4.2. Когнитивные типы и ядерное содержание

Если в дальнейшем я буду так часто обращаться к идее переговоров, чтобы объяснить процессы перевода, то потому, что именно в свете этой концепции я изложу также понятие сигнификата, до сих пор достаточно неприступное. В ходе переговоров обсуждается значение, которое должен выражать перевод, поскольку в повседневной жизни всегда обсуждается то значение, которое мы должны придавать используемым нами выражениям. По крайней мере, такую идею я предложил в своей книге «Кант и утконос» (Eco 1997) и сейчас прошу прощения, если мне придется заново провести намеченные там различия между Когнитивным Типом, Ядерным Содержанием и Молярным Содержанием.

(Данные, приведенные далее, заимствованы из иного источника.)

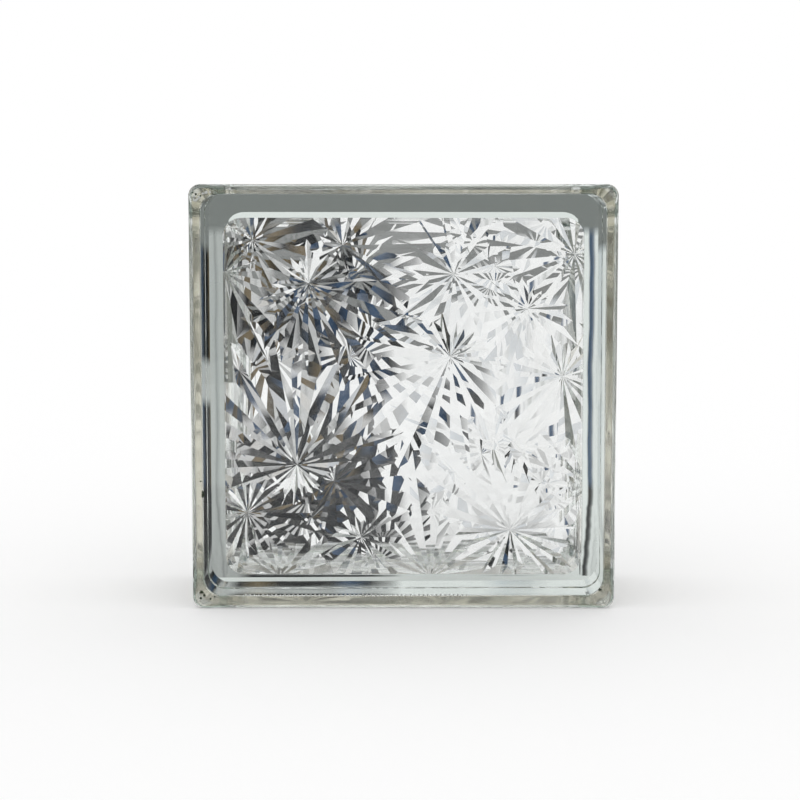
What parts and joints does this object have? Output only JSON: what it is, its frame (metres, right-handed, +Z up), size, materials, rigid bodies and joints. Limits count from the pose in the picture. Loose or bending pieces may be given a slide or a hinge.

Вопреки всякой теории, люди обычно согласны в опознании определенных объектов; они интерсубъектно сходятся в том, что по улице идет кот, а не собака, что двухэтажное здание – это дом, а стоэтажное – небоскреб и так далее. Коль скоро это происходит так, мы должны постулировать, что обладаем (в некой части, как бы она ни называлась: мозгом, умом или душой) чем-то вроде ментальной схемы, на основании которой мы способны опознавать некое данное обстоятельство, в котором находится некий данный объект. Отсылаю к своей только что упомянутой книге за философской и психологической дискуссией о природе этих схем, которые я определил как Когнитивные Типы. Остается фактом, что мы можем постулировать эти схемы именно для того, чтобы объяснить явления интерсубъектного согласия в опознании, а также постоянство (по меньшей мере статистическое), с которым все люди достаточно схоже реагируют на известные слова или фразы (например, во дворике кот или передай мне молочник), но мы не можем ни «увидеть» их, ни тем более «потрогать» (в лучшем случае можно попытаться понять, какие схемы есть у нас в голове, но мы не можем ничего сказать о тех схемах, что есть в головах у других).